JP was carrying out a mechanical exam, which turned up a couple of minor issues. The first was that a split pin on one coupling link was not long enough. Now, you might think that it is a five-minute job to replace a split pin, wouldn’t you?
Right! There’s a solid block with a threaded hole through the centre (for the coupling screw) and a protruding bar each side. The only way to get this block in or out of the coupling link is by springing the arms of the link. They are sprung so tight up against the split pin through the bar that the link had to be taken off and put in a vice in order to squeeze the arms together and release the split pin.
After that, David assisted John T to remove the valve covers. The main objective being to press their bushes out and rotate them 180°. This is to even out wear. If GJC had designed it properly, the valve cover would have been able to be rotated, rather than having to press the bush out! But it’s not - there’s a cut-out towards the bottom to accommodate the main cylinder cover.
John T cleaned the threads on the studs (one of which came out - which they sometimes do) and the faces of the covers and valve cylinder ends in readiness for them to be refitted. The covers will remain off for a while so that we can set the timing … which we can’t do until the coupling rods are back on … which won’t be until their new bushes have been fabricated … which should be in two weeks time.
David, meanwhile, was onto another JP defect: There is a dust cover over the felts on each driving axle, bolted to the frames. These covers are cast, and as a result suffer badly. This one has broken into three; plus half of the side part is missing, and one of the bolt holes isn’t round. Gil is getting quotes for a couple of new ones to be cast.

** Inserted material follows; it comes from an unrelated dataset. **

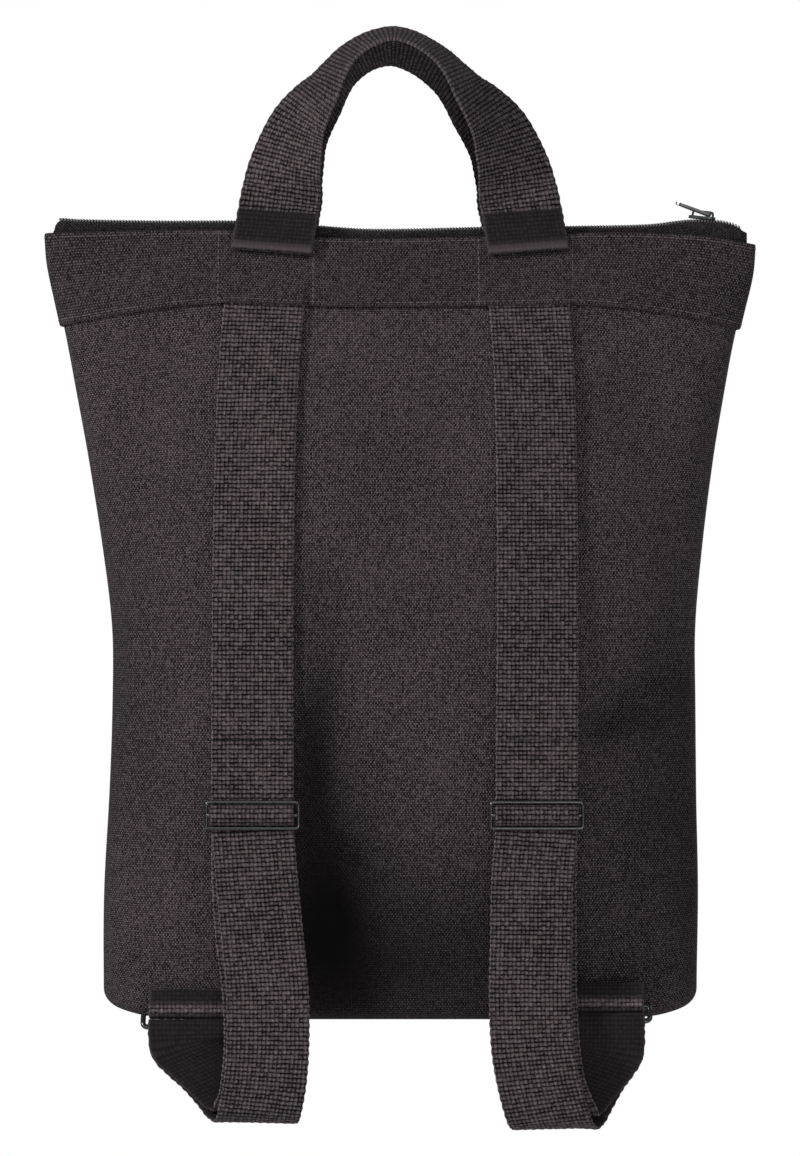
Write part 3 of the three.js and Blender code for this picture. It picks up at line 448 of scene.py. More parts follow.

Bruce spent much of the day playing with that awkward left-hand J-cock in the cab. The copper pipes did not appear to fit well into the cock, so Bruce had to remove the pipe and adjust it a little. Then the ends and the nuts & threads all needed cleaning up. However, by end-of-play, Bruce had persuaded it all to go back together.
John G was wielding his paint brush. He gave the gauge frame a second coat of black. Gil then pointed him at the coupling rods, and John painted the reverse side of them black.
This simply helps stop them getting rusty. Then the rail guard irons on the rear tender brake hangers had a coat of black.
Finally, I had been busy on the production line (with four boot scraper orders to fulfil) and John blacked their bottoms.
Saturday 3rd Feb
The first task was to fit the brake hangers back onto the tender. They are heavy, and lifting them upwards to be able to locate the pin did take three of us.
We started with the left hanger. Rob and I were lifting and Bruce was aligning the top hole for the pin to go through. Gil was chief pin pusher. It took quite some effort to align everything, and then Gil managed to start the pin. However, it was difficult to slide the pin in because of the weight of the hanger. Using a wooden block, Gil gave it a hefty whack! “Ping!” What fell off? Rob retrieve the bush from the floor… the pin must have caught on the edge of the bush and the whack had pushed it out.
Needless to say, it took more time and trouble to get the bush back in than it had getting it out! Bruce took the bush away and rounded one edge before he managed to persuade it to go home. It was now tea break time!
After tea, Rob, Bruce and I got the right-hand hanger back in place in no time at all.
John T was cleaning the valve faces and making new gaskets for the sticking-out-bit (see below).
Rob cleaned the “inside” of the connecting rod, removing the grimes and grease so that it can be painted. We only paint the non-visible side because it otherwise doesn’t get cleaned when in service, and may begin to rust. Then Rob moved on to refitting cab pressure gauges and connecting up the condensing coil in the cab roof.
Towards the end of day, Rob was still in the cab, trying to reconnect the pipe from the coil to the hydrostatic lubricator. Would it go on? The angle of the pipe was making it difficult to line up the nut on the pipe with the thread on the lubricator. Gil had a go - he couldn’t do it. I had a go - I couldn’t do it. Bruce had a go - and finally he persuaded it to fit! But he’d had previous practice with his J-cock!
Gil and Bruce played around exploring possible options regarding the lubrication of the front of the valve spindles. On a 28xx there is no lubrication - well, it relies entirely upon the oil that is emulsified within the steam. So, the rod and the bush wears, which is why we just rotated the bushes on 2807.
The method on the later 2884 series had an oil pot feeding a sleeve. This necessitates a pressure seal in the valve cover (else pressure in the sleeve would blast the oil back out!).
If we were to do this, we would have to modify the curved plate to clear the sleeve, as well as fit an oil pot.
Would this upset the purists? Would they cough up for replacing the valve rods if we don’t do this?